Autoscaling rules

Completed

In this unit, we'll look at autoscaling rule concepts, then in the next exercise, we'll trigger the rules.

Rules

Autoscaling is based on a set of scale conditions, rules, and limits. A scale condition combines time and a set of scale rules. If the current time falls within the period defined in the scale condition, the condition's scale rules are evaluated. The results of this evaluation determine whether to add or remove instances. The scale condition also defines the limits of scaling for the maximum and minimum number of instances.

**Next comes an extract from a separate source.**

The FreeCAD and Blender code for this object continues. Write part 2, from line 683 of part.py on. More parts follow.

Azure Spring Apps autoscaling allows you to scale the number of running instances out or in, based on metrics. These metrics are processed by autoscaling rules. You can create complex overlapping rules as needed for your situation.

Autoscale conditions

There are two rule types:

  • Metric-based rules
  • Schedule-based rules

In metric-based types, your apps are horizontally scaled out to exactly how many apps and resources are needed to handle the load, but never exceeding the maximum limits that you establish. Similarly, the number of apps and resources are horizontally scaled in to the only those necessary to support your load, but never falling below the minimums that you set.

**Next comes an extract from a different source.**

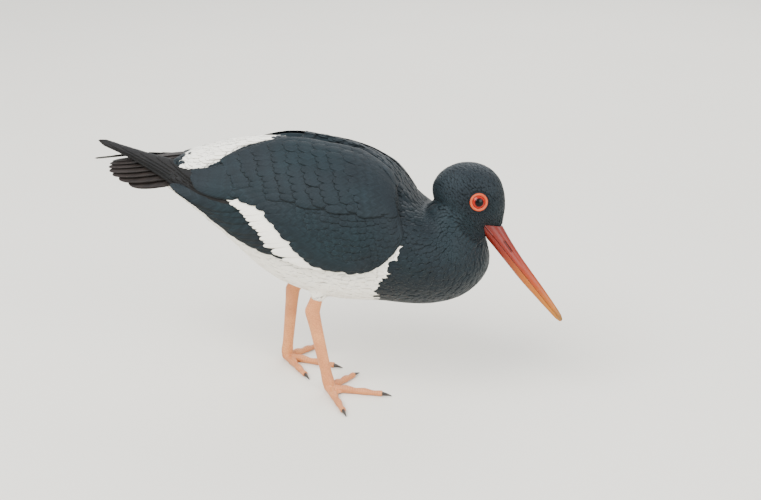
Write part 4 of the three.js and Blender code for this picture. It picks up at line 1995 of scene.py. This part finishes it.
@dataclass
class Eye:
    """An eye with its bare ring.

    Attributes:
        head: The frame it sits in.
        side: Which eye.
        place: Its middle in the head's frame, on the left side.
        radius: The ball's radius.
        turn: How far its axis turns forwards and up, in degrees.
        ring: Degrees from the axis at which the ring begins and ends.
        thick: The ring's thickness.
        bulge: How far the cornea stands out.
    """

    head: Head
    side: Side
    place: Triple = (-25.5, 13.0, 8.5)
    radius: float = 6.6
    turn: Pair = (10.0, 13.0)
    ring: Pair = (44.0, 57.8)
    thick: float = 1.3
    bulge: float = 0.35

    @property
    def middle(self) -> Array:
        """The ball's middle in the bird's frame."""
        x, y, z = self.place
        return self.head.world(np.array([x, y * self.side.value, z]))

    def turned(self, polar: Array, around: Array, radius: Array) -> Surface:
        """A surface of rings round the eye's axis, which is +Y before it is turned.

        Args:
            polar: Angle from the axis.
            around: Angle round it.
            radius: Distance from the ball's middle.

        Returns:
            A closed tube from the first ring to the last.
        """
        side = radius * np.sin(polar)
        points = np.stack([side * np.cos(around), radius * np.cos(polar), side * np.sin(around)], -1)
        forward, up = (math.radians(angle) for angle in self.turn)
        turns = np.array(Matrix.Rotation(-forward, 3, "Z") @ Matrix.Rotation(up, 3, "X"))
        local = (points @ turns.T + np.array(self.place)) * np.array([1.0, self.side.value, 1.0])
        made = capped(self.head.world(local))
        if self.side is Side.LEFT:
            made.faces = made.faces[:, ::-1]
        return made

    def build(self, iris: Material, skin: Material) -> None:
        """Adds the eye and its ring to the scene.

        Args:
            iris: The ball's material.
            skin: The ring's material.
        """
        name = self.side.label
        polar, around = lattice(np.linspace(0.01, math.pi - 0.01, 61), circle(96))
        cornea = self.bulge * (1 - smooth(polar, 0.0, 0.75))
        ball = self.turned(polar, around, self.radius + cornea)
        rows = np.concatenate([polar[:1], polar, polar[-1:]])
        ball.values = {"polar": (rows / (math.pi / 2)).ravel()}
        ball.show(f"eye_{name}_ball", iris, "eye", (f"eye_{name}",))

        low, high = (math.radians(angle) for angle in self.ring)
        turn, around = lattice(np.linspace(0, 2 * math.pi, 25), circle(120))
        share = (1 - np.cos(turn)) / 2
        arch = np.sin(np.minimum(2 * math.pi - turn, math.pi)) ** 0.6
        rise = np.where(turn < math.pi, 0.1, 0.1 + self.thick * arch)
        pimples = 0.09 * np.sin(around * 36 + share * 9) * np.sin(share * 14) * (rise > 0.4)
        ring = self.turned(mix(low, high, share), around, self.radius + rise + pimples)
        ring.show(f"eyelid_{name}_ring", skin, "eye_ring_skin", (f"eyelid_{name}",))


# Legs and feet


@dataclass
class Leg:
    """One bare leg with its foot and claws.

    Attributes:
        side: Which leg.
        knee: The joint hidden in the flank.
        ankle: The joint below it.
        ball: The ball of the foot.
        toes: Each toe's bearing from +X and its length.
        shank: Rows down the leg: share of the way from ankle to ball, half depth and half width.
        toe: A toe's radius at its root and tip, and how much its pads swell.
        claw: A claw's length, radius, tip radius and droop.
        hub: The radius of the foot where the toes meet.
    """

    side: Side
    knee: Triple
    ankle: Triple
    ball: Triple
    toes: dict[str, Pair]
    shank: tuple[Triple, ...] = (
        (-0.24, 4.4, 3.6),
        (-0.13, 4.9, 4.0),
        (-0.06, 5.3, 4.3),
        (0.0, 5.6, 4.5),
        (0.07, 5.4, 4.2),
        (0.2, 5.0, 3.7),
        (0.5, 4.6, 3.3),
        (0.8, 4.3, 3.3),
        (0.93, 4.7, 3.8),
        (1.0, 4.4, 3.9),
    )
    toe: Triple = (3.2, 2.0, 0.1)
    claw: tuple[float, float, float, float] = (7.0, 1.7, 0.25, 1.1)
    hub: float = 4.1

    @property
    def webbed(self) -> tuple[Pair, ...]:
        """The two toes that the web joins."""
        return self.toes["outer"], self.toes["middle"]

    @property
    def stand(self) -> Array:
        """The floor under the ball of the foot."""
        return np.array(self.ball) * np.array([1.0, 1.0, 0.0])

    def thigh(self) -> Thigh:
        """The feathered leg over it."""
        return Thigh(self.knee, self.ankle)

    def shin(self) -> Surface:
        """The bare leg from the thigh's feathers to the foot.

        Returns:
            A closed tube of the shank's ellipses, its upper end in line with the thigh.
        """
        knee, ankle, ball = (np.array(at) for at in (self.knee, self.ankle, self.ball))
        rows = row_at(self.shank, np.linspace(0, len(self.shank) - 1, 60))
        shin = ball - ankle
        up = unit(knee - ankle)
        above = np.maximum(-rows[:, :1], 0) * np.linalg.norm(shin)
        line = ankle + up * above + shin * np.maximum(rows[:, :1], 0)
        return capped(tube_rings(line, rows[:, 1], rows[:, 2], 28))

    def toe_tube(self, bearing: float, length: float) -> Surface:
        """One toe: a tube that swells over its three pads and rests on the floor.

        Args:
            bearing: Its direction, in degrees from +X.
            length: Its length.

        Returns:
            The tube, flattened on the floor.
        """
        root, tip, swell = self.toe
        t = np.linspace(0, 1, 40)
        radius = mix(root, tip, t) * (1 + swell * np.cos(6 * math.pi * t))
        line = self.stand + heading(bearing) * (t * length)[:, None]
        line[:, 2] = radius * 0.86
        rings = tube_rings(line, radius, radius * 1.02, 24)
        rings[..., 2] = np.maximum(rings[..., 2], 0.05)
        return capped(rings)

    def web(self) -> Surface:
        """The short web of skin between the outer and the middle toe.

        Returns:
            A flat fan between the two, its edge drawn in as the sine of the way across.
        """
        outer, middle = (heading(bearing) * length * 0.42 for bearing, length in self.webbed)
        fan, reach = lattice(np.linspace(0, 1, 13), np.linspace(0.05, 1, 11))
        edge = reach * (1 - 0.3 * np.sin(math.pi * fan))
        flat = self.stand + mix(outer, middle, fan[..., None]) * edge[..., None]
        top, low = flat + np.array([0, 0, 1.9]), flat + np.array([0, 0, 0.9])
        return capped(np.concatenate([top, low[:, ::-1]], axis=1))

    def foot_values(self, points: Array) -> dict[str, Array]:
        """What the leg's material reads.

        Args:
            points: Places on the leg.

        Returns:
            How far along its toe each point lies, and whether it is on a toe's upper side.
        """
        ball = np.array(self.ball)
        best = np.full(len(points), 1e9)
        along = np.zeros(len(points))
        for bearing, length in self.toes.values():
            way = heading(bearing)[:2]
            offset = points[:, :2] - ball[:2]
            t = np.clip(offset @ way, 0, length)
            away = np.linalg.norm(offset - t[:, None] * way, axis=1)
            along = np.where(away < best, t, along)
            best = np.minimum(best, away)
        low = 1 - smooth(points[:, 2], 5.5, 9.0)
        return {"scute": along, "toe": low * smooth(points[:, 2], 1.5, 2.6) * smooth(along, 2.0, 5.0)}

    def claw_tube(self, bearing: float, length: float) -> Surface:
        """One claw: a tapering tube that curves down to the floor.

        Args:
            bearing: The toe's direction, in degrees from +X.
            length: The toe's length.

        Returns:
            The tube, which begins inside the toe's end.
        """
        size, radius, tip, droop = self.claw
        t = np.linspace(0, 1, 24)
        thick = mix(radius, tip, t**1.2)
        reach = length - 0.8 + t * (size + 1.1)
        line = self.stand + heading(bearing) * reach[:, None]
        line[:, 2] = np.maximum(1.75 - droop * t**2, thick)
        return capped(tube_rings(line, thick, thick * 0.8, 20))

    def build(self, skin: Material, horn: Material) -> None:
        """Adds the leg, foot and claws to the scene.

        Args:
            skin: The material of the leg and foot.
            horn: The claws' material.
        """
        name = self.side.label
        ball = np.array(self.ball) - np.array([0, 0, 1.2])
        polar, around = lattice(np.linspace(0.02, math.pi - 0.02, 15), circle(24))
        sphere = [np.sin(polar) * np.cos(around), np.sin(polar) * np.sin(around), np.cos(polar)]
        hub = ball + self.hub * np.stack(sphere, -1)
        hub[..., 2] = np.maximum(hub[..., 2], 0.05)
        toes = [self.toe_tube(*toe) for toe in self.toes.values()]
        leg = fused([self.shin(), capped(hub), self.web(), *toes], 0.5, 3)
        leg.points[:, 2] = np.maximum(leg.points[:, 2], 0.0)
        leg.values = self.foot_values(leg.points)
        leg.show(f"leg_{name}_skin", skin, "leg_skin", (f"tarsus_{name}", f"foot_{name}"))
        for toe, place in self.toes.items():
            claw = f"claw_{name}_{toe}"
            self.claw_tube(*place).show(f"{claw}_horn", horn, "claw_horn", (claw,))


# Floor, light and camera


@dataclass(frozen=True)
class Ground(Finish):
    """The plain floor's finish, a little paler in places.

    Attributes:
        base: The floor's colour.
    """

    base: Colour = tint("dcd8ce")

    def dress(self, g: Graph, shader: Node) -> None:
        """Feeds the shader.

        Args:
            g: The builder of the material's tree.
            shader: Its shader.
        """
        paler = tuple(min(c * 1.06, 1.0) for c in self.base)
        g.feed(shader, {"Base Color": g.blend(g.noise(g.place(), 3.0, 2.0), self.base, paler)})


@dataclass(frozen=True)
class Lamp:
    """A soft square light that faces the bird.

    Attributes:
        name: The light's name.
        place: Where it stands, in metres.
        size: The length of its sides.
        power: Its power in watts.
    """

    name: str
    place: Triple
    size: float
    power: float

    def build(self) -> None:
        """Adds the light."""
        light = bpy.data.lights.new(self.name, "AREA")
        light.size = self.size
        light.energy = self.power
        lamp = bpy.data.objects.new(self.name, light)
        lamp.location = self.place
        lamp.rotation_mode = "QUATERNION"
        lamp.rotation_quaternion = (Vector((0, 0, 0.1)) - Vector(self.place)).to_track_quat("-Z", "Y")
        bpy.context.scene.collection.objects.link(lamp)


@dataclass
class Studio:
    """The plain floor, soft lights and the camera at the picture's viewpoint.

    Attributes:
        eye: The camera's place in the bird's frame.
        azimuth: How far round to the bird's front the camera stands, in degrees.
        elevation: How far above the horizon it stands, in degrees.
        lens: Focal length over a sensor 36 mm wide.
        lamps: The lights.
        sky: The colour of the light from all round.
        glow: That light's strength.
    """

    eye: Triple = (224.9, -858.0, 426.2)
    azimuth: float = 12.0
    elevation: float = 20.0
    lens: float = 59.92
    lamps: tuple[Lamp, ...] = (
        Lamp("key", (-0.9, -1.3, 1.9), 1.4, 78.0),
        Lamp("fill", (1.6, -1.2, 1.0), 1.6, 42.0),
        Lamp("back", (0.2, 1.7, 1.5), 1.4, 22.0),
    )
    sky: Colour = (0.93, 0.96, 1.0, 1.0)
    glow: float = 1.6

    def back(self) -> Vector:
        """The direction from the subject to the camera."""
        a, e = math.radians(self.azimuth), math.radians(self.elevation)
        return Vector((math.sin(a) * math.cos(e), -math.cos(a) * math.cos(e), math.sin(e)))

    def build(self) -> None:
        """Adds the camera, floor and lights."""
        scene = bpy.context.scene
        camera = bpy.data.objects.new("camera", bpy.data.cameras.new("camera"))
        scene.collection.objects.link(camera)
        camera.location = Vector(placed(np.array([self.eye]))[0])
        camera.rotation_mode = "QUATERNION"
        camera.rotation_quaternion = (-self.back()).to_track_quat("-Z", "Y")
        camera.data.lens = self.lens
        camera.data.sensor_width = 36.0
        camera.data.clip_start = 0.01
        scene.camera = camera
        self.ground()
        for lamp in self.lamps:
            lamp.build()
        world = bpy.data.worlds.new("studio")
        scene.world = world
        world.use_nodes = True
        background = world.node_tree.nodes["Background"]
        background.inputs["Color"].default_value = self.sky
        background.inputs["Strength"].default_value = self.glow

    def ground(self) -> None:
        """Adds the floor, a wide disc whose rim curves up all round as the square of a smooth step."""
        rings, sides = 60, 96
        radius, angle = lattice(np.linspace(1.0, 7000.0, rings), circle(sides))
        z = -0.2 + 2600 * smooth(radius, 2600.0, 9000.0) ** 2
        dish = np.stack([radius * np.cos(angle), radius * np.sin(angle), z], -1)
        shell = Surface(dish.reshape(-1, 3), grid(rings, sides, closed=True)[:, ::-1])
        floor = bpy.data.objects.new("floor", shell.mesh("floor"))
        bpy.context.scene.collection.objects.link(floor)
        floor.data.materials.append(Ground("pale_floor", 0.85).material())


def main() -> None:
    """Builds the bird and its studio."""
    logging.basicConfig(level=logging.INFO, format="%(name)s: %(message)s", force=True)
    barb_group()
    grain_group()
    coat = Plumage("body_feathers", 0.55, pitch=0.8, relief=0.06).material()
    flight = Plumage("wing_feathers", 0.58).material()
    # Painted shade: the primaries get a darker copy of the tail's brown-black, to make up for the light that
    # falls on them while the tail lies in shade.
    brown = Plumage("primaries", 0.6, dark=tint("14110f"), gloss=tint("1a1715")).material()
    tail = Plumage("tail_feathers", 0.6, dark=tint("231c18"), gloss=tint("2a2320")).material()
    bare = Plumage("skin_under_feathers", 0.8, barbs=False).material()
    bill = BillHorn("bill_horn", 0.42).material()
    leg_skin = LegSkin("leg_skin", 0.5).material()
    claw = Horn("claw_horn", 0.4).material()
    iris = Iris("iris", 0.1).material()
    ring = RingSkin("eye_ring", 0.45).material()

    trunk, head = Trunk(), Head()
    legs = [
        Leg(
            Side.RIGHT,
            (3, -19, 86),
            (-5, -20, 62),
            (8, -24, 5),
            {"outer": (-60, 38), "middle": (0, 41), "inner": (65, 30)},
        ),
        Leg(
            Side.LEFT,
            (-16, 19, 86),
            (-31.5, 21, 62),
            (-38.5, 24, 5),
            {"inner": (-51, 36), "middle": (-10, 41), "outer": (56, 32)},
        ),
    ]
    eyes = [Eye(head, side) for side in Side]
    for eye in eyes:
        eye.build(iris, ring)
    Bill(head).build(bill)
    for leg in legs:
        leg.build(leg_skin, claw)
    Tail().build(tail)
    wings = [Wing(side) for side in Side]
    for wing in wings:
        wing.build(flight, brown)
    thighs = [leg.thigh() for leg in legs]
    mantle = Mantle(wings[0]).surface()
    plumage = Coat(Plan(trunk, head), thighs, [wing.body() for wing in wings], mantle)
    plumage.build(coat, bare, np.array([eye.middle for eye in eyes]))
    Studio().build()


if __name__ == "__main__":
    main()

In schedule-based rules, your apps are scaled in and out based on your predefined schedule and limits. This is useful for cases that often follow a predictable pattern and to establish a baseline for more metric-based scaling.

You can create multiple autoscale conditions to handle different schedules and metrics. Azure autoscales your service when any of these conditions apply. You can also define a default condition to be used if none of the other conditions are applicable. This condition is always active and doesn't have a schedule.

Autoscale actions

When an autoscale rule detects that a metric has crossed a threshold, it does an autoscale action. An autoscale action can be scale-out or scale-in. A scale-out action increases the number of instances, and a scale-in action reduces the instance count. An autoscale action uses an operator (such as less than, greater than, equal to, and so on) to determine how to react to the threshold. Scale-out actions typically use the greater than operator to compare the metric value to the threshold. Scale-in actions tend to compare the metric value to the threshold with the less than operator. An autoscale action can also set the instance count to a specific level, rather than incrementing or decrementing the number available.

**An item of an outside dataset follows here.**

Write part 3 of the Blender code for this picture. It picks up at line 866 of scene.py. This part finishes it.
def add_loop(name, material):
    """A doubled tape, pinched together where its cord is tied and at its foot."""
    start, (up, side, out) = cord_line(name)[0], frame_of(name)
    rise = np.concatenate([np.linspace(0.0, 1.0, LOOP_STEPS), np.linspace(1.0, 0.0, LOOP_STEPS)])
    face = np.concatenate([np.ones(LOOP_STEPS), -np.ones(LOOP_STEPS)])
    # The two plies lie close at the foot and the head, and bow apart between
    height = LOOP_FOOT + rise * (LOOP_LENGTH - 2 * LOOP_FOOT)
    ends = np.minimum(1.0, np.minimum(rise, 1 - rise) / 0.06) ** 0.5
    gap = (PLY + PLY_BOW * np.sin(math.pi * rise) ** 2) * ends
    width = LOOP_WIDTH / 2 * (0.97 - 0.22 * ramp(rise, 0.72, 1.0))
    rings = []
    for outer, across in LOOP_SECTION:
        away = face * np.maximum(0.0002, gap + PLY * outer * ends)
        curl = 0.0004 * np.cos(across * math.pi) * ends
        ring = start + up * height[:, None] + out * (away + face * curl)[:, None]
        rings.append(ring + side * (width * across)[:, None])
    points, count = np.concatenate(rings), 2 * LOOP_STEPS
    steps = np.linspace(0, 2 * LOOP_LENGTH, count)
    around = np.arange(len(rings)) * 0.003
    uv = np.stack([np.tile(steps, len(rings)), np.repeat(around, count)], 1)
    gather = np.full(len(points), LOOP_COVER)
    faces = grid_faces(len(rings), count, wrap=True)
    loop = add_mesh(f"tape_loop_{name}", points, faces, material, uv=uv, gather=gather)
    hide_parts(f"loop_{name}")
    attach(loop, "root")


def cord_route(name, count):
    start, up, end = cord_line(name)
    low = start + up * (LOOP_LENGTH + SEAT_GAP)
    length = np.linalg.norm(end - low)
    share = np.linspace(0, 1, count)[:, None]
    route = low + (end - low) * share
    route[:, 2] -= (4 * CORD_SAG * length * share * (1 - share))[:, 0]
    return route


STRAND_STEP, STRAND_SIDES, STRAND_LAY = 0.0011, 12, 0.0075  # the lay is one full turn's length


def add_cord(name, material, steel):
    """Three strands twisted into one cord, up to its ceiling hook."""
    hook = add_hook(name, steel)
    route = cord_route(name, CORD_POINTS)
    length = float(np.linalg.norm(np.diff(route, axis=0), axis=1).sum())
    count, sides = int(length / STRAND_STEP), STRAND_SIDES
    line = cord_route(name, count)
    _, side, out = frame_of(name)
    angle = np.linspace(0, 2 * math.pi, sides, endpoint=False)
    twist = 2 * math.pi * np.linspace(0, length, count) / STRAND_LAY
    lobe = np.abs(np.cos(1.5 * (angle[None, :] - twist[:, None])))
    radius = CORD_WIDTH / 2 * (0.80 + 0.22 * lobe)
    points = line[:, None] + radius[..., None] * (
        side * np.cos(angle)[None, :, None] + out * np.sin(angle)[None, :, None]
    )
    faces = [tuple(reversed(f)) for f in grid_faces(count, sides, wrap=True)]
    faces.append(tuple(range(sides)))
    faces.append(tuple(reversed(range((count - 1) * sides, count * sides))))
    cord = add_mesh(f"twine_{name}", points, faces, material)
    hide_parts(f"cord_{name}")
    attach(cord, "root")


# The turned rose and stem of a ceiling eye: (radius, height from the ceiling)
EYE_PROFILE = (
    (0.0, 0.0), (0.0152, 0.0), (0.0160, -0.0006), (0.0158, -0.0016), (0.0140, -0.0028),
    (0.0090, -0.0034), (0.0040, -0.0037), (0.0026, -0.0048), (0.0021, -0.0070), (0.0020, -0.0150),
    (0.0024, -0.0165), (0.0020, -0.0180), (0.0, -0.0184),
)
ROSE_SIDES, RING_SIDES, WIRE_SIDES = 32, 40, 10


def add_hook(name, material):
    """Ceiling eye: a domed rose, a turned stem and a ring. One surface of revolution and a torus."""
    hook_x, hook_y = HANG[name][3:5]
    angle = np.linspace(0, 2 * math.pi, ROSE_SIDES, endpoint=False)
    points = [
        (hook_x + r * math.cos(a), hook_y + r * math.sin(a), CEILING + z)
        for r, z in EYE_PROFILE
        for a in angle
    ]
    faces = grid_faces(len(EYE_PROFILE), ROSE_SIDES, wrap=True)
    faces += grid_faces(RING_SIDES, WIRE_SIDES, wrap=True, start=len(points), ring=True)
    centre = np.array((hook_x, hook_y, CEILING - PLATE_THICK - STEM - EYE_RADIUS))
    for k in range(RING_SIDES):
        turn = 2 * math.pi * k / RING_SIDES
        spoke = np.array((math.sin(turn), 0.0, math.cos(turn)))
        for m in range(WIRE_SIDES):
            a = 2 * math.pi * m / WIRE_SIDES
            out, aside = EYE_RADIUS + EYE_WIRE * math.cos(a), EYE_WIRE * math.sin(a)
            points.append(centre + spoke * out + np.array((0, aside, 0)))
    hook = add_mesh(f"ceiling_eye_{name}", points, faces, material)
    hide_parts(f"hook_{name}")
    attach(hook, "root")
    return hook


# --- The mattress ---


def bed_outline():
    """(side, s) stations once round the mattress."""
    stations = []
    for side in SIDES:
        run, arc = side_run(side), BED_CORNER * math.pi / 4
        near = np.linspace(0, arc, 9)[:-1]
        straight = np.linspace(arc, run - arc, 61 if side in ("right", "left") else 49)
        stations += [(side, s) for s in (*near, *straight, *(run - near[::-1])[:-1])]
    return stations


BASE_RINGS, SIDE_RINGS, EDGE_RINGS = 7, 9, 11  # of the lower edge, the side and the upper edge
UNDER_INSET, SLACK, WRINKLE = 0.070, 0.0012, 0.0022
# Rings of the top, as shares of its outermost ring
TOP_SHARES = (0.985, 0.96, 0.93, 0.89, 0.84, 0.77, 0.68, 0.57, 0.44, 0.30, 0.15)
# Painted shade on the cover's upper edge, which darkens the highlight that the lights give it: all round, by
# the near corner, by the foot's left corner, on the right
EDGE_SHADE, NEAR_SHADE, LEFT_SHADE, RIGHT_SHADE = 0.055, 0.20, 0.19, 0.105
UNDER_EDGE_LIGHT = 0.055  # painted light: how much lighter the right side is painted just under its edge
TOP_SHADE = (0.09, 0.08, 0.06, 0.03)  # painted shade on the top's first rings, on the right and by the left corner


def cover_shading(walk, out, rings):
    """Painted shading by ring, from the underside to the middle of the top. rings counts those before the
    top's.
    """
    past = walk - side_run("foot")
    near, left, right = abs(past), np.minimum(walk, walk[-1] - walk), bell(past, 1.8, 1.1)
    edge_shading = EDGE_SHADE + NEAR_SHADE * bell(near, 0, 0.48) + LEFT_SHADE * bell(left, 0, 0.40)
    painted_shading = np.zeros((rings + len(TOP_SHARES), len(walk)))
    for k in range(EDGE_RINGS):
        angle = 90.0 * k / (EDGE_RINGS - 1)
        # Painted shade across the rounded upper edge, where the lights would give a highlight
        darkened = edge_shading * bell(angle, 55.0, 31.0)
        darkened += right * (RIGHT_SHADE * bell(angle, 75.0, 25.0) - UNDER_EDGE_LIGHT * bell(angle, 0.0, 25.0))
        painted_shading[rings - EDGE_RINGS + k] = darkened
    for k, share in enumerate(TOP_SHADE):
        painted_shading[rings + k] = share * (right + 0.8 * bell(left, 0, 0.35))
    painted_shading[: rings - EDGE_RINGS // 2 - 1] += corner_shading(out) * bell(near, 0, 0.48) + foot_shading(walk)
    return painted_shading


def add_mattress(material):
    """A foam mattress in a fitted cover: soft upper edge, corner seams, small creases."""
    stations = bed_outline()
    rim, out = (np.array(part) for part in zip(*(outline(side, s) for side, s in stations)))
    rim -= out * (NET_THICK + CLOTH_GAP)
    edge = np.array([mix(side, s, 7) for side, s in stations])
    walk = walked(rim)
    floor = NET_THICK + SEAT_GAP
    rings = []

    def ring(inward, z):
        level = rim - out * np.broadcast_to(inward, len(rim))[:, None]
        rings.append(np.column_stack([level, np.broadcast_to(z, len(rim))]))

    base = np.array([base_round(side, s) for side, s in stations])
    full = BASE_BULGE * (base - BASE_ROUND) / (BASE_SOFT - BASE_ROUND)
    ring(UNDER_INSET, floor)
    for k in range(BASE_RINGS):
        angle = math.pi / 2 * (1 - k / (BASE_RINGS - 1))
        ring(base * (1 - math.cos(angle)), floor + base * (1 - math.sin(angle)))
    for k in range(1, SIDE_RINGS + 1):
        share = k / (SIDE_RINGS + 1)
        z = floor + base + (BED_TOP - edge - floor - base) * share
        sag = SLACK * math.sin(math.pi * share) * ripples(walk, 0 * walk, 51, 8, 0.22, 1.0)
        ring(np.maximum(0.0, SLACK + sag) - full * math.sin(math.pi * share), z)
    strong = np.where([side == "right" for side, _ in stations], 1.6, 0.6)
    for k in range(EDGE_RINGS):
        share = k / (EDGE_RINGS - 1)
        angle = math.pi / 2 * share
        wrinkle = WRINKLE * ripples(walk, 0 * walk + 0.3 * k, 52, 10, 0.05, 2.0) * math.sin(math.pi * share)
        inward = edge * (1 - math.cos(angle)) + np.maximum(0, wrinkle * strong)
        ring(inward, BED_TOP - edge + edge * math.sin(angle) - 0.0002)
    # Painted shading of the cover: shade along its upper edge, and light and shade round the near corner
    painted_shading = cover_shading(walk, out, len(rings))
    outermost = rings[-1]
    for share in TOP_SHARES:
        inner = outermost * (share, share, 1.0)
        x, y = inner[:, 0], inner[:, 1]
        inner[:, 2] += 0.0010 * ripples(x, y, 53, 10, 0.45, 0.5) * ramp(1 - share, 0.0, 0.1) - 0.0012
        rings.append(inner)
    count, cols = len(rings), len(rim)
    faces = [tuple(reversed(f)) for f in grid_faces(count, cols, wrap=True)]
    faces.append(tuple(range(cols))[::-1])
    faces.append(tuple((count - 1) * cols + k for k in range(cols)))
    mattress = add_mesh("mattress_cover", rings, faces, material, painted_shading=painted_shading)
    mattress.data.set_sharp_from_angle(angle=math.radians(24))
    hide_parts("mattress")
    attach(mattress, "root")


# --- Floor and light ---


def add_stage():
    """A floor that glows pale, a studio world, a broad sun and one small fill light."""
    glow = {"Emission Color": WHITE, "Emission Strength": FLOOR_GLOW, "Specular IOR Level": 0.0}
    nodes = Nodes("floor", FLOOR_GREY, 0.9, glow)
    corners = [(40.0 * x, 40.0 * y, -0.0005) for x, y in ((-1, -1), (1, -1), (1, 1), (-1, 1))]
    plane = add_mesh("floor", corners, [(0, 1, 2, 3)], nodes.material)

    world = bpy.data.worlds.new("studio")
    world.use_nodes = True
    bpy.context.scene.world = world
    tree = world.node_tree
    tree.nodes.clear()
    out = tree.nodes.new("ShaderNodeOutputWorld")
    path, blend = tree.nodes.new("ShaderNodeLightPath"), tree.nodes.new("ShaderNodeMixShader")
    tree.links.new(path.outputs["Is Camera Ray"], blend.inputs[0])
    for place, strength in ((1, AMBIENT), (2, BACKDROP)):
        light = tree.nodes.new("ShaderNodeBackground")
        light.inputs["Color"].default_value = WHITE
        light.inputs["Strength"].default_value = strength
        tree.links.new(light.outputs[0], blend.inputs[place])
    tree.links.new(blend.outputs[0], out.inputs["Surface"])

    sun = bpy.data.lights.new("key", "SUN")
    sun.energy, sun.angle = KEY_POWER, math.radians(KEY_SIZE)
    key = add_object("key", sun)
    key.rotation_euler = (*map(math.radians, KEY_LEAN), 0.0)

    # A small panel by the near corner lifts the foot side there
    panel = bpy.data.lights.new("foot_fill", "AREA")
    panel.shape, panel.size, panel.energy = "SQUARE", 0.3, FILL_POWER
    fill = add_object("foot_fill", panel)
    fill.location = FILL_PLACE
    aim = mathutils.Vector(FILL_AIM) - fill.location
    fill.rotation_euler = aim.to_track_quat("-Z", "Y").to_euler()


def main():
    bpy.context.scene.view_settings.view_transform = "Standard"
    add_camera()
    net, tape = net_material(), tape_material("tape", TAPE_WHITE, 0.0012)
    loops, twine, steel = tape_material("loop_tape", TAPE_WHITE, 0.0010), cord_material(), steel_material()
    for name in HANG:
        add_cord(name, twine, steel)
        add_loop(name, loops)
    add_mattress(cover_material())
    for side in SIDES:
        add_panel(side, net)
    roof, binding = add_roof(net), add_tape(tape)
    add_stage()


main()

An autoscale action has a cool-down period, specified in minutes. During this interval, the scale rule won't be triggered again. This is to allow the system to stabilize between autoscale events. Remember that it takes time to start up or shut down instances, and so any metrics gathered might not show any significant changes for several minutes.

Estimation during a scale-in is intended to avoid "Flapping" situations, where scale-in and scale-out actions continually go back and forth. Keep this behavior in mind when you choose the same thresholds for scale-out and scale-in.